Figure 2 shows RFI-contaminated SAR echoes in different domains. These SAR echoes are acquired from a spaceborne SAR system working in the C-band. The SAR echoes contaminated with NBI and WBIs are shown in Figure 2a,d,g, respectively. It can be seen that there is no difference in the characterization of NBI and WBIs in the time domain, and the bandwidth of the RFI cannot be distinguished. The SAR echoes are transformed to the range-frequency domain by FFT, and the range spectrums of the RFI-contaminated SAR echoes are shown in Figure 2b,e,h, respectively. The range spectrum of the NBI-contaminated SAR echo is shown in Figure 2b. As shown in the figure, the energy of NBI is mainly concentrated in certain frequency units of the SAR range spectrum, and the spectral amplitude of NBI is much larger than that of the SAR useful signal. Figure 2e,h shows the range spectrums of the WBI-contaminated SAR echoes. It can be seen that the bandwidths of the WBIs occupy a large part of the bandwidth of the SAR signal, and the spectral amplitudes of the WBIs are stronger than that of the useful signal. Figure 2c shows the 2-D time-frequency representation of the NBI-contaminated SAR echo. In the figure, the horizontal direction represents the range time, and the vertical direction represents the range frequency. It can be seen that the NBI appears as an almost horizontal bright line in the 2-D time-frequency domain, which corresponds to the above-mentioned characteristics of the NBI in the frequency domain, and its energy is higher than that of the useful signal in the time-frequency spectrum. Figure 2f shows the 2-D time-frequency representation of the SAR echo contaminated by the LFM WBI. As shown, the oblique bright line is the WBI and occupies a large fraction of the range frequency, whose energy is much stronger than the surrounding useful signal. Figure 2i shows the 2-D time-frequency representation of the SAR echo contaminated by the SFM WBI. As described in Equation (4), the SFM WBI presents a bright sinusoidal function in the time-frequency domain.

2.2. Theory of SSC

Due to the fact that the SAR imaging process does not change the bandwidth of the SAR signal, the RFI still maintains its frequency domain characteristics in the SLC data. To explain the SSC method clearly, two subbands are taken as an example. The same case applies to the multiple subbands.
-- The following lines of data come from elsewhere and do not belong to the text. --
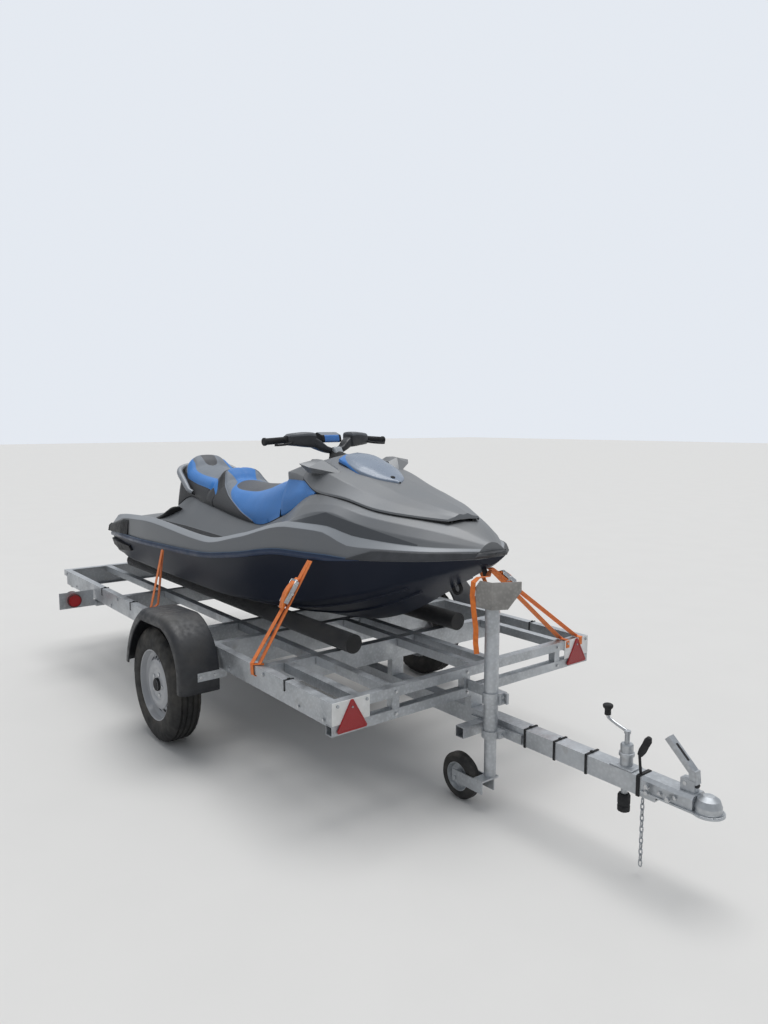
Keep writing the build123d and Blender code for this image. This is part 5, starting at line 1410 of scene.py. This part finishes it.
def make_screw():
    """The crank, its column and rubber foot, and the black handle banded to the drawbar."""
    turned("screw_column", COLUMN, 28, (SCREW_X, 0, 0), UP, *ZINC, node="drawbar_screw")
    tube("crank_arm", CRANK, 0.0062, "root", "zinc", "steel", sides=12)
    turned("crank_knob", KNOB, 24, (KNOB_X, 0, 0), UP, *BLACK)
    boxed("screw_plate", (1.850, -0.033, 0.3642), (1.945, 0.033, 0.3695), 0.0015, *ZINC)
    rod = [(0.0, 0.255), (0.012, 0.255), (0.012, 0.2938), (0.0, 0.2938)]
    turned("foot_rod", rod, 20, (FOOT_X, 0, 0), UP, *ZINC)
    turned("rubber_foot", FOOT, 28, (FOOT_X, 0, 0), UP, *RUBBER)
    ribbon("handle_band", [(1.973, y, z) for y, z in BAND], (1, 0, 0), 0.014, 0.003, "rubber")
    tube("handle_stem", HANDLE, 0.005, *BLACK, sides=12)
    tube("handle_grip", HANDLE_GRIP, 0.0138, *BLACK, sides=20, taper=(0.72, 1.0, 0.94, 1.0, 0.6))


def make_chain():
    """Galvanised breakaway chain: welded links."""
    links = []
    for i in range(LINKS):
        rings = []
        for a in circle(24):
            u, w = 0.0058 * math.cos(a), 0.0078 * math.sin(a)
            here = Vector((u, w + (math.copysign(0.0052, w) if abs(w) > 1e-6 else 0)))
            ring = []
            for b in circle(8):
                flat = here + here.normalized() * (WIRE_R * math.cos(b))
                deep = WIRE_R * math.sin(b)
                x, y = (flat.x, deep) if i % 2 else (deep, flat.x)
                ring.append((CHAIN_AT[0] + x, CHAIN_AT[1] + y, CHAIN_TOP - LINK_PITCH * i + flat.y))
            rings.append(ring)
        links.append(sheet_mesh("link", rings + rings[:1], closed=True))
    piece("chain_links", joined("chain_links", links), *ZINC, node="chain")
    tube("chain_hook", [(*CHAIN_AT, 0.277), (*CHAIN_AT, 0.2935)], 0.003, *ZINC, sides=8)


LEVER_FOOT, LEVER_END = Vector((2.166, 0, 0.432)), Vector((2.063, 0, 0.530))
BUTTON_SHAPE = [(0.0095, -0.004), (0.0095, 0.004), (0.008, 0.0065), (0.0, 0.0072)]
LIP_X, LIP_R, LIP_Z = 2.215, 0.050, 0.3215


def make_coupling_details():
    """A black block painted as the shade in the lever's slot, the lever's neck and pin, the release button, the
    coupling's bolts and its bright lip.
    """
    along = (LEVER_END - LEVER_FOOT).normalized()
    # A black block painted as the shade in the lever's slot
    slot = box_mesh("lever_slot_shade", (-0.034, -0.0075, -0.0112), (0.034, 0.0075, 0.0112))
    across = Vector((0, 1, 0))
    turn = Matrix((along, across, along.cross(across))).transposed().to_4x4()
    slot.transform(Matrix.Translation(LEVER_FOOT.lerp(LEVER_END, 0.56)) @ turn)
    modifier(piece("lever_slot_shade", slot, *RUBBER), "BEVEL", width=0.004, segments=3)
    button = lathe_mesh("release_button", BUTTON_SHAPE, 24, (2.1715, 0, 0.3945), (1, 0, 0.001), (0.75, 1.35))
    piece("release_button", button, *RUBBER)
    neck = [(2.158, 0, 0.3725), (2.162, 0, 0.386), (2.163, 0, 0.404), (2.160, 0, 0.424)]
    tube("lever_neck", neck, 0.0145, *ZINC, sides=20)
    pin = [(0.007, -0.0175), (0.007, 0.0175), (0.005, 0.019), (0.0, 0.0195)]
    turned("lever_pin", pin, 20, (2.137, 0, 0.396), (0, 1, 0), *STEEL)
    places = ((2.010, 0.345), (2.062, 0.338), (2.118, 0.345))
    bolts("coupling_bolts", [((x, s * 0.0415, z), (0, s, 0), 0.0075) for s in (-1, 1) for x, z in places], *STEEL)
    angles = [math.pi * (k / 24 - 0.5) for k in range(25)]
    lip = [(LIP_X + LIP_R * math.cos(a), -LIP_R * math.sin(a), LIP_Z) for a in angles]
    tube("coupling_lip", lip, 0.0032, "root", "zinc", "steel", sides=8)


# Width of the bevel on the edges of the CAD nodes that show
SOFT_EDGES = (
    (0.004, "side_rails lower_rails front_top_rail front_low_rail front_posts longitudinals drawbar"),
    (0.0015, "cross_members post_bracket post_clamps fender_brackets lamp_boards drawbar_hangers"),
    (0.003, "coupling_lever mirror_left mirror_right sponsons ride_plate"),
    (0.008, "stern_bumpers bunks"),
    (0.0025, "mats jockey_tyre reverse_bucket lamps"),
)


def soften_cad():
    """Break the edges of plain CAD nodes with a narrow bevel."""
    for width, names in SOFT_EDGES:
        for name in names.split():
            angle = math.radians(40)
            modifier(nodes[name], "BEVEL", width=width, segments=2, limit_method="ANGLE", angle_limit=angle)
            keep_flats(nodes[name])


# Stage: a plain pale floor and soft overcast light
FLOOR_COLOR = (0.72, 0.705, 0.68)
FLOOR_HALF = 60
SKY_COLOR, SKY_STRENGTH = (0.86, 0.92, 1.0, 1), 0.44
BACKDROP_COLOR = (0.78, 0.82, 0.88, 1)
# Name, place, angle in degrees and strength
SUNS = (("overcast", (-0.4, 0.9, 5.0), 45, 1.75), ("fill", (-4.0, 3.5, 5.0), 100, 0.45))


def make_stage():
    """Floor, world and lamps at a plain level."""
    mesh = bpy.data.meshes.new("floor")
    corners = [(FLOOR_HALF * a, FLOOR_HALF * b, 0) for a, b in ((-1, -1), (1, -1), (1, 1), (-1, 1))]
    mesh.from_pydata(corners, [], [(0, 1, 2, 3)])
    floor = bpy.data.objects.new("floor", mesh)
    bpy.context.collection.objects.link(floor)
    look = Look("floor_paper", FLOOR_COLOR, 0.9, Specular_IOR_Level=0.1)
    look.mottle(2.5, shade(FLOOR_COLOR, 0.97), 0.35, 0.7, 0.5)
    floor.data.materials.append(look.material)

    world = bpy.data.worlds.new("world")
    bpy.context.scene.world = world
    world.use_nodes = True
    tree = world.node_tree
    sky = tree.nodes["Background"]
    sky.inputs["Color"].default_value = SKY_COLOR
    sky.inputs["Strength"].default_value = SKY_STRENGTH
    backdrop = add_node(tree, "Background", 0, {"Color": BACKDROP_COLOR})
    rays = [add_node(tree, "LightPath", f"Is {kind} Ray", {}) for kind in ("Camera", "Transmission")]
    seen = add_node(tree, "Math", 0, dict(enumerate(rays)), operation="MAXIMUM")
    shown = add_node(tree, "MixShader", 0, {0: seen, 1: sky.outputs[0], 2: backdrop})
    tree.links.new(shown, tree.nodes["World Output"].inputs["Surface"])

    for name, spot, angle, strength in SUNS:
        data = bpy.data.lights.new(name, "SUN")
        data.angle = math.radians(angle)
        data.energy = strength
        lamp = bpy.data.objects.new(name, data)
        lamp.location = spot
        lamp.rotation_euler = (-Vector(spot)).to_track_quat("-Z", "Y").to_euler()
        bpy.context.collection.objects.link(lamp)
    bpy.context.scene.view_settings.view_transform = "Standard"


make_camera()
make_stage()
dress_cad_nodes()
make_hull()
make_deck()
make_bumper()
make_rub_rail()
make_seats()
make_hood()
make_cowl()
make_screen()
make_bars()
make_mirrors()
make_stern_fittings()
make_fenders()
for side, word in SIDES:
    make_tyre(word, side)
    make_wheel_details(word, side)
make_straps()
make_reflectors()
make_bolts()
make_ties()
make_screw()
make_chain()
make_coupling_details()
soften_cad()
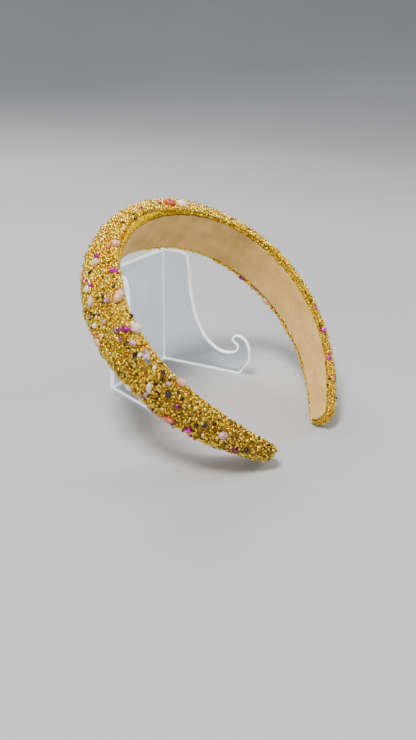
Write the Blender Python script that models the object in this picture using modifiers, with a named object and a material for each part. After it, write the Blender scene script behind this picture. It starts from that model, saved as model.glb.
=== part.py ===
"""A padded headband crusted with crushed crystal, laid over a small clear plastic easel.

The headband is a soft pad covered in cloth. A crust of crushed crystal covers its outer side,
larger cut stones sit on the crust, and a smooth lining follows its inner side. Its back edge
rests on the top of a one-piece easel, and its ends come down in front of the easel's hooks.

Lengths are in metres and angles in degrees. +Z is up, and the headband opens towards -Y.
"""
import math

import bmesh
import bpy
import numpy as np
from mathutils import Euler, Matrix, Vector

OBJECT_NAME = "crystal_headband"

# Headband, measured along the line that the lining follows
HALF_ARC = 0.1907
BAND_TILT = 37.8
BAND_ROLL = 1.95
CROWN = (0.0009, 0.0493, 0.0927)

# Layers of the headband, from the head outwards. Depths are measured from the line.
LINING_WALL = 0.0010
LINING_FACE = -0.0005
PIECE_GAP = 0.0003
CRUST_WALL = 0.0013
PAD_FACE = LINING_FACE + LINING_WALL + PIECE_GAP
LAYERS = PAD_FACE + PIECE_GAP + CRUST_WALL

# Each row is a section of the band, from the crown (0) to either end (1). bend is the angle
# in radians that half a band would turn through if it all curved as it does there. The lining
# reaches further towards the band's lower edge than to its upper one, by lining_reach.
SECTION_COLUMNS = ("station", "bend", "lining_half_width", "lining_reach", "margin", "thickness")
SECTIONS = (
    (0.0, 2.98, 0.0126, 0.0030, 0.0049, 0.0158),
    (0.2, 3.02, 0.0131, 0.0008, 0.0026, 0.0147),
    (0.4, 3.01, 0.0123, 0.0011, 0.0034, 0.0115),
    (0.6, 2.60, 0.0106, 0.0012, 0.0037, 0.0084),
    (0.8, 1.56, 0.0090, 0.0000, 0.0019, 0.0103),
    (1.0, 0.22, 0.0056, 0.0000, 0.0018, 0.0087),
)

# Soft ends turn about their own length: the left one and the right one, upper edge outwards
END_TURNS = (27.0, 7.0)
END_TURN_START = 0.143

# The pad's section is a half ellipse with fuller shoulders: 1 is a plain ellipse.
SHOULDER_POWER = 0.85
SIDE_LAYERS = PIECE_GAP + CRUST_WALL
PAD_TIP = HALF_ARC - SIDE_LAYERS
TIP_WIDTH_RUN = 0.0085
TIP_HEIGHT_RUN = 0.0070
TIP_LAYER_RUN = 0.0030
TIP_WIDTH_POWER = 2.8
TIP_HEIGHT_POWER = 2.5
LINING_TIP = PAD_TIP - 2 * PIECE_GAP
LINING_EDGE = 0.0003

# Crust of crushed crystal
CRUST_LIP = 0.0007
FACET_RISE = 0.00035
FACET_WANDER = 0.28
FACET_SEED = 11
SEAT_MARGIN = 0.0022

# How finely the band is divided
ARM_SECTIONS = 74
TIP_SECTIONS = 5
CRUST_SPANS = 14
PAD_SPANS = 10
LINE_SAMPLES = 2401

# Cut stones. The widths and heights of their facets are shares of the whole stone.
STONE_SIDES = 8
STONE_HEIGHT = 0.0017
SHOULDER_HEIGHT = 0.62
SHOULDER_WIDTH = 0.84
TABLE_WIDTH = 0.56
STONE_WEAR = 0.07
STONE_SEED = 5
SEAT_PROBE = 0.0002

# Easel: a back plate with a wing at each side, and a hook at the front of each wing
EASEL_HEIGHT = 0.0758
EASEL_WALL = 0.0028
EASEL_BACK = 0.0514
EASEL_PLACE = (-0.0046, 0.0591, 0.0)
EASEL_TURN = 8.6
WING_FLARE = 11.6
WING_CURVE_STEPS = 4
EDGE_ROUNDING = 0.0005

# Outline of a wing, from the foot of the back plate round to the foot of the hook
WING_COLUMNS = ("forward", "height", "handles")
WING_OUTLINE = (
    (0.0000, 0.0000, "VECTOR"),
    (0.0000, EASEL_HEIGHT, "VECTOR"),
    (0.0124, EASEL_HEIGHT, "VECTOR"),
    (0.0157, 0.0744, "AUTO"),
    (0.0173, 0.0702, "AUTO"),
    (0.0192, 0.0515, "AUTO"),
    (0.0257, 0.0290, "AUTO"),
    (0.0345, 0.0175, "AUTO"),
    (0.0450, 0.0140, "AUTO"),
    (0.0516, 0.0178, "AUTO"),
    (0.0477, 0.0237, "AUTO"),
    (0.0530, 0.0266, "AUTO"),
    (0.0603, 0.0140, "AUTO"),
    (0.0540, 0.0000, "VECTOR"),
)

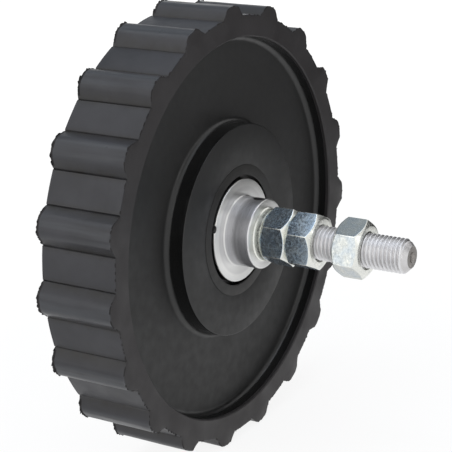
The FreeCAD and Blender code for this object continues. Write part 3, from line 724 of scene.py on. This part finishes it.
washerZinc = plainFinish("washerZinc", (0.56, 0.59, 0.54), (0.66, 0.67, 0.62), 0.26, 140, metallic=1.0,
                         depth=0.0008)

washer = {"inner": 8.2, "outer": 12.2, "front": -37.1, "rear": -33.6, "edge": 0.2, "lip": 0.5, "slit": 1.6,
          "steps": 90}


def makeWasher():
    bm = bmesh.new()
    inner, outer, front, rear = washer["inner"], washer["outer"], washer["front"], washer["rear"]
    lip = washer["lip"]
    corners = [(inner, front), (outer, front), (outer, rear - lip * 1.8), (outer + lip, rear - lip * 0.7),
               (outer + lip, rear), (inner, rear)]
    gap = washer["slit"] / outer
    # the section starts on one side of the slit at the bottom and is spun to the other
    verts = [bm.verts.new(onAxle(radius, -math.pi / 2 + gap / 2, along)) for radius, along in corners]
    bm.faces.new(verts)
    bmesh.ops.bevel(bm, geom=verts[1:2], offset=washer["edge"] * mm, segments=3, profile=0.5,
                    affect="VERTICES", material=-1)
    bmesh.ops.spin(bm, geom=bm.faces[:], cent=(0, 0, 0), axis=(0, 1, 0), angle=-(math.tau - gap),
                   steps=washer["steps"], use_merge=False)
    weld(bm)
    bmesh.ops.recalc_face_normals(bm, faces=bm.faces[:])
    # painted highlight: the slanted side of the raised edge gets the paler zinc
    for face in bm.faces:
        if 0.2 < abs(face.normal.y) < 0.98 and face.calc_center_median().y > (front + 1) * mm:
            face.material_index = 1
    finishPiece(bm, "lockWasher", "axle", "spring_lock_washer", [washerZinc, highlightZinc])


makeWasher()

# Dust cap: pressed sheet with soft bends

capSteel = zincFinish("capSteel", zinc["cap"], zinc["capGloss"])

cap = {"crown": 20.4, "crownRear": 23.5, "wallRun": 2.0, "brim": 26.0, "seat": 19.0, "sheet": 1.2,
       "skirt": 23.0, "skirtFront": 16.4, "bend": 0.8, "brimEdge": 0.3, "seatEdge": 0.2, "steps": 96}


def makeCap():
    crown, rear, sheet, seat, bend = cap["crown"], cap["crownRear"], cap["sheet"], cap["seat"], cap["bend"]
    skirt, skirtFront = cap["skirt"], cap["skirtFront"]
    profile = [(0, rear, 0), (crown, rear, bend), (crown + cap["wallRun"], seat + sheet, bend / 2),
               (cap["brim"], seat + sheet, cap["brimEdge"]), (cap["brim"], seat, cap["seatEdge"]),
               (skirt, seat, 0), (skirt, skirtFront, 0), (skirt - sheet, skirtFront, 0),
               (skirt - sheet, seat, 0), (crown - sheet / 2, rear - sheet, bend / 2), (0, rear - sheet, 0)]
    bm = turnedShape(profile, cap["steps"])
    finishPiece(bm, "pressedCap", "roller", "dust_cap", [capSteel])


makeCap()

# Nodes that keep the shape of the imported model: the circlip and all that is in the bearings

springSteel = plainFinish("springSteel", (0.05, 0.05, 0.055), (0.09, 0.085, 0.08), 0.4, 300, metallic=1.0)
raceSteel = plainFinish("raceSteel", (0.60, 0.60, 0.62), (0.52, 0.52, 0.54), 0.14, 200, metallic=1.0,
                        depth=0.002)
ballSteel = plainFinish("ballSteel", (0.70, 0.70, 0.72), (0.64, 0.64, 0.66), 0.08, 150, metallic=1.0,
                        depth=0.001)
sealRubber = plainFinish("sealRubber", (0.012, 0.012, 0.013), (0.022, 0.021, 0.021), 0.55, 400, specular=0.4)
cagePolyamide = plainFinish("cagePolyamide", (0.62, 0.55, 0.40), (0.50, 0.44, 0.32), 0.45, 260)
keptFinishes = {"_circlip": springSteel, "_ring": raceSteel, "_balls": ballSteel, "_seal": sealRubber,
                "_cage": cagePolyamide}
for node, piece in cadNodes.items():
    for ending, finish in keptFinishes.items():
        if node.endswith(ending):
            piece.data.materials.clear()
            piece.data.materials.append(finish)
            print("kept", node, "in", finish.name)

# Studio: pale floor, white surround, soft boxes, and cards for satin and steel to mirror

# cards are (place, size, glow, tint), boxes are (place and size in metres, power, tint)
studio = {"floorLevel": -105.0, "floorSize": 80.0, "floorColour": (0.88, 0.88, 0.88), "surround": 0.38,
          "floorGlow": (0.8, 1.0), "glowFrom": (0.2, 1.2), "glow": 1.1,
          "cards": {"sideCard": ((385, -251, 45), (760, 300), 0.02, (1, 1, 1)),
                    "highCard": ((500, 560, 850), (900, 900), 0.43, (0.90, 1.0, 1.09)),
                    "frontCard": ((120, -700, 560), (420, 420), 0.05, (1, 1, 1))},
          "boxes": {"leftBox": ((-2.2, 0.35, 0.9), 2.6, 18.5, (1, 1, 1)),
                    "topBox": ((0.0, 0.3, 2.4), 2.2, 18.0, (0.90, 0.99, 1.13)),
                    "frontBox": ((0.7, -2.2, 0.8), 1.2, 4.5, (1, 1, 1))}}


def bareMaterial(name):
    material = bpy.data.materials.new(name)
    material.use_nodes = True
    tree = material.node_tree
    tree.nodes.remove(tree.nodes["Principled BSDF"])
    return material, tree, tree.nodes["Material Output"].inputs["Surface"]


def seenDirectly(tree):
    # 1 for rays from the camera, a mirror or glass, 0 for the light that falls on the wheel
    rays = addNode(tree, "ShaderNodeLightPath").outputs
    mirrored = calc(tree, "MAXIMUM", rays["Is Glossy Ray"], rays["Is Transmission Ray"])
    return calc(tree, "MAXIMUM", rays["Is Camera Ray"], mirrored)


def makeFloor():
    bm = bmesh.new()
    bmesh.ops.create_grid(bm, x_segments=2, y_segments=2, size=studio["floorSize"] / 2,
                          matrix=Matrix.Translation((0, 0, studio["floorLevel"] * mm)))
    floor = meshObject(bm, "studioFloor")
    pale, tree, surface = bareMaterial("paleFloor")
    diffuse = addNode(tree, "ShaderNodeBsdfDiffuse", {"Color": (*studio["floorColour"], 1)}).outputs[0]
    glow = addNode(tree, "ShaderNodeEmission", {"Color": (1, 1, 1, 1), "Strength": studio["glow"]}).outputs[0]
    where = addNode(tree, "ShaderNodeTexCoord").outputs["Object"]
    away = addNode(tree, "ShaderNodeVectorMath", {0: where}, operation="LENGTH").outputs["Value"]
    fade = spread(tree, away, *studio["glowFrom"], *studio["floorGlow"])
    amount = calc(tree, "MULTIPLY", seenDirectly(tree), fade)
    mixed = addNode(tree, "ShaderNodeMixShader", {0: amount, 1: diffuse, 2: glow}).outputs[0]
    tree.links.new(mixed, surface)
    floor.data.materials.append(pale)


def makeSurround():
    world = bpy.data.worlds.new("studioSurround")
    bpy.context.scene.world = world
    world.use_nodes = True
    tree = world.node_tree
    back = tree.nodes["Background"]
    back.inputs["Color"].default_value = (1, 1, 1, 1)
    strength = spread(tree, seenDirectly(tree), 0, 1, studio["surround"], 1.0)
    tree.links.new(strength, back.inputs["Strength"])


def makeCard(name, place, size, shade, tint):
    # stands out of the camera's sight and is darker than the surround
    bm = bmesh.new()
    bmesh.ops.create_grid(bm, x_segments=1, y_segments=1, size=0.5)
    bmesh.ops.scale(bm, verts=bm.verts[:], vec=Vector((*size, 1)) * mm)
    facing = Vector(place).to_track_quat("Z", "Y").to_matrix()
    bmesh.ops.rotate(bm, verts=bm.verts[:], cent=(0, 0, 0), matrix=facing)
    bmesh.ops.translate(bm, verts=bm.verts[:], vec=Vector(place) * mm)
    card = meshObject(bm, name)
    card.visible_camera = card.visible_diffuse = card.visible_shadow = False
    felt, tree, surface = bareMaterial(name + "Felt")
    glow = addNode(tree, "ShaderNodeEmission", {"Color": (*tint, 1), "Strength": shade}).outputs[0]
    tree.links.new(glow, surface)
    card.data.materials.append(felt)


def makeSoftBox(name, place, size, power, tint):
    lamp = bpy.data.lights.new(name, "AREA")
    lamp.shape = "SQUARE"
    lamp.size = size
    lamp.energy = power
    lamp.color = tint
    box = addToScene(name, lamp)
    box.location = place
    box.rotation_euler = (-Vector(place)).to_track_quat("-Z", "Y").to_euler()


makeFloor()
makeSurround()
for name, values in studio["cards"].items():
    makeCard(name, *values)
for name, values in studio["boxes"].items():
    makeSoftBox(name, *values)

# Camera: fitted to the photograph

view = {"place": (-615.2, -394.1, 230.8), "turn": (72.237, 1.381, -59.078), "lens": 128.91, "sensor": 36.0,
        "shift": (-0.0289, 0.0080), "nearest": 10.0}


def makeCamera():
    lens = bpy.data.cameras.new("studioCamera")
    lens.lens = view["lens"]
    lens.sensor_width = view["sensor"]
    lens.shift_x, lens.shift_y = view["shift"]
    lens.clip_start = view["nearest"] * mm
    camera = addToScene("studioCamera", lens)
    camera.location = Vector(view["place"]) * mm
    camera.rotation_euler = [math.radians(angle) for angle in view["turn"]]
    bpy.context.scene.camera = camera


makeCamera()
bpy.context.scene.view_settings.view_transform = "Standard"
print("studio and camera set")

bpy.context.view_layer.update()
The SAR echo data with RFI is shown in Equation (1). Without considering the influence of system noise, the total power spectrum of the SLC data can be expressed as

$${\left|S_p\right|}^2\approx {\left|S_e\right|}^2+{\left|S_i\right|}^2$$

(5)

where $S_p$, $S_e$ and $S_i$ denote the SAR SLC data, clean SLC data, and RFI SLC data, respectively.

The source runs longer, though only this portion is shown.